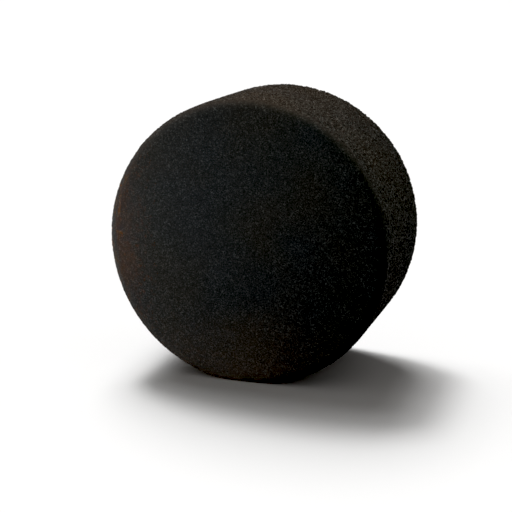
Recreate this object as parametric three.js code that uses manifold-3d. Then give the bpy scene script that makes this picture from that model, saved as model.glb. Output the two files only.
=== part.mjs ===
// A foam polishing pad, standing on its rim like a wheel.
//
// The pad is a laminate stacked along Y. From the back (+Y) to the front (-Y) it is a loop pile, the ground cloth
// that the loops are knitted into, a film of adhesive, and a thick disc of open-cell foam. The origin is the centre
// of the loop face, the plane that meets a polisher's hook plate. +Z is up, and the pad's own weight has flattened
// the foam into a narrow foot where it stands. Units are millimetres.

import * as THREE from "three";
import { mergeVertices } from "three/addons/utils/BufferGeometryUtils.js";
import Module from "manifold-3d";

const wasm = await Module();
wasm.setup();

// Driving dimensions, in millimetres.
const PAD_DIAMETER = 100;
const FOAM_THICKNESS = 50;
const FACE_EDGE_RADIUS = 3; // the working edge is buffed round, so that it doesn't mark the paint
const BACK_EDGE_RADIUS = 0.5; // the die leaves the back edge almost sharp
const FOOT_DEPTH = 1.2; // how far the rim is pressed flat where the pad stands
const FLOOR_CLEARANCE = 0.8; // the cloth is cut smaller than the foam, so that it clears the floor by this
const FILM_THICKNESS = 0.4;
const GROUND_THICKNESS = 0.6;
const PILE_HEIGHT = 1.4;

// Sizes that follow from them.
const padRadius = PAD_DIAMETER / 2;
const footHeight = padRadius - FOOT_DEPTH;
const clothRadius = footHeight - FLOOR_CLEARANCE;

// How finely round things are faceted.
const AROUND = 96;
const EDGE_STEPS = 6;

function material(color, roughness) {
  return new THREE.MeshStandardMaterial({ color, roughness, metalness: 0 });
}

// Adds a quarter circle about (centreX, centreY) to a profile, turning from one angle to the other.
function addArc(profile, centreX, centreY, radius, fromAngle, toAngle) {
  for (let step = 0; step <= EDGE_STEPS; step += 1) {
    const angle = fromAngle + ((toAngle - fromAngle) * step) / EDGE_STEPS;
    const x = centreX + radius * Math.cos(angle);
    const y = centreY + radius * Math.sin(angle);
    profile.push(new THREE.Vector2(x, y));
  }
}

// A disc about the Y axis with its back on y = 0 and its front at y = -thickness, both edges square.
function plainDisc(radius, thickness) {
  const profile = [
    new THREE.Vector2(0, -thickness),
    new THREE.Vector2(radius, -thickness),
    new THREE.Vector2(radius, 0),
    new THREE.Vector2(0, 0),
  ];
  return new THREE.LatheGeometry(profile, AROUND);
}

// The foam disc before it is stood on its rim: the front edge is well rounded, the back edge only just.
function foamDisc() {
  const profile = [new THREE.Vector2(0, -FOAM_THICKNESS)];
  const frontX = padRadius - FACE_EDGE_RADIUS;
  const frontY = FACE_EDGE_RADIUS - FOAM_THICKNESS;
  const backX = padRadius - BACK_EDGE_RADIUS;
  addArc(profile, frontX, frontY, FACE_EDGE_RADIUS, -Math.PI / 2, 0);
  addArc(profile, backX, -BACK_EDGE_RADIUS, BACK_EDGE_RADIUS, 0, Math.PI / 2);
  profile.push(new THREE.Vector2(0, 0));
  return new THREE.LatheGeometry(profile, AROUND);
}

// A closed geometry as a solid that can be cut.
function toSolid(geometry) {
  const bare = geometry.clone();
  bare.deleteAttribute("normal");
  bare.deleteAttribute("uv");
  const merged = mergeVertices(bare);
  const mesh = new wasm.Mesh({
    numProp: 3,
    vertProperties: merged.attributes.position.array,
    triVerts: Uint32Array.from(merged.index.array),
  });
  return new wasm.Manifold(mesh);
}

function toGeometry(solid) {
  const mesh = solid.getMesh();
  const geometry = new THREE.BufferGeometry();
  geometry.setAttribute("position", new THREE.BufferAttribute(mesh.vertProperties, 3));
  geometry.setIndex(new THREE.BufferAttribute(mesh.triVerts, 1));
  geometry.computeVertexNormals();
  return geometry;
}

// The foam block: the disc with everything below the level of the foot cut away.
function foamBlock() {
  const margin = padRadius;
  const cut = new THREE.BoxGeometry(PAD_DIAMETER, FOAM_THICKNESS + 2 * margin, margin);
  cut.translate(0, -FOAM_THICKNESS / 2, -footHeight - margin / 2);
  return toGeometry(toSolid(foamDisc()).subtract(toSolid(cut)));
}

const pad = new THREE.Group();
let back = 0; // the plane that the next layer's back lies on, moving forward as the layers are stacked

function addLayer(name, geometry, thickness, look) {
  const layer = new THREE.Mesh(geometry, look);
  layer.name = name;
  layer.position.y = back;
  pad.add(layer);
  back -= thickness;
}

addLayer("loop_pile", plainDisc(clothRadius, PILE_HEIGHT), PILE_HEIGHT, material(0x2b2b2d, 0.95));
addLayer("loop_ground", plainDisc(clothRadius, GROUND_THICKNESS), GROUND_THICKNESS, material(0x202022, 0.9));
addLayer("bond_film", plainDisc(clothRadius, FILM_THICKNESS), FILM_THICKNESS, material(0x34322e, 0.4));
addLayer("foam_body", foamBlock(), FOAM_THICKNESS, material(0x232120, 0.95));

export default pad;
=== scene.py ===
# A thick foam polishing pad with a loop-cloth back, standing on its rim on a pale floor.
#
# The sections follow the pad as it is put together: the foam block, the torn cell ends on its cut wall, the
# adhesive film, the ground cloth and the loop pile, and last the floor and the lights. Everything is in
# metres. +Y is the pad's axis: the working face looks along -Y and the loops stand up along +Y.

import bpy
import numpy as np
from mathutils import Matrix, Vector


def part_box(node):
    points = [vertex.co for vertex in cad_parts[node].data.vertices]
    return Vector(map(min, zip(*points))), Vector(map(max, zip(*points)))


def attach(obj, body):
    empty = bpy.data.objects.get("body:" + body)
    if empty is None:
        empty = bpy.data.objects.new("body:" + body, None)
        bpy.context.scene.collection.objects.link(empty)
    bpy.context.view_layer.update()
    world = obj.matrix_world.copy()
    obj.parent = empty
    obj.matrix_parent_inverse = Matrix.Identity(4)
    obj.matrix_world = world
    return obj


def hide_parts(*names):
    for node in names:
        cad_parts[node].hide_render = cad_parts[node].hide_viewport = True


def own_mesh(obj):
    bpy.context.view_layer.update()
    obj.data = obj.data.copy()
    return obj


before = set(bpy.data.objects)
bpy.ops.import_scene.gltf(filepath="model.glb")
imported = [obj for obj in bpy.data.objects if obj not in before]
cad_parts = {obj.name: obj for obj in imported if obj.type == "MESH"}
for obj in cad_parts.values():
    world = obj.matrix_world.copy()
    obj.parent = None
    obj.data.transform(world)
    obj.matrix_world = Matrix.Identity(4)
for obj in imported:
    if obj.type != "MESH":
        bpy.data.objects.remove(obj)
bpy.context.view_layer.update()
MM = 0.001  # a millimetre, in metres


# ---- Camera ----------------------------------------------------------------------------------------------
# A long lens a little to the right of the pad and above it, level from side to side.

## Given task
Give again only the lines of the material above that run from the one with "obj.matrix_world = world" through the end, both included, exactly as they appear.

## Exercise answer
    obj.matrix_world = world
    return obj


def hide_parts(*names):
    for node in names:
        cad_parts[node].hide_render = cad_parts[node].hide_viewport = True


def own_mesh(obj):
    bpy.context.view_layer.update()
    obj.data = obj.data.copy()
    return obj


before = set(bpy.data.objects)
bpy.ops.import_scene.gltf(filepath="model.glb")
imported = [obj for obj in bpy.data.objects if obj not in before]
cad_parts = {obj.name: obj for obj in imported if obj.type == "MESH"}
for obj in cad_parts.values():
    world = obj.matrix_world.copy()
    obj.parent = None
    obj.data.transform(world)
    obj.matrix_world = Matrix.Identity(4)
for obj in imported:
    if obj.type != "MESH":
        bpy.data.objects.remove(obj)
bpy.context.view_layer.update()
MM = 0.001  # a millimetre, in metres


# ---- Camera ----------------------------------------------------------------------------------------------
# A long lens a little to the right of the pad and above it, level from side to side.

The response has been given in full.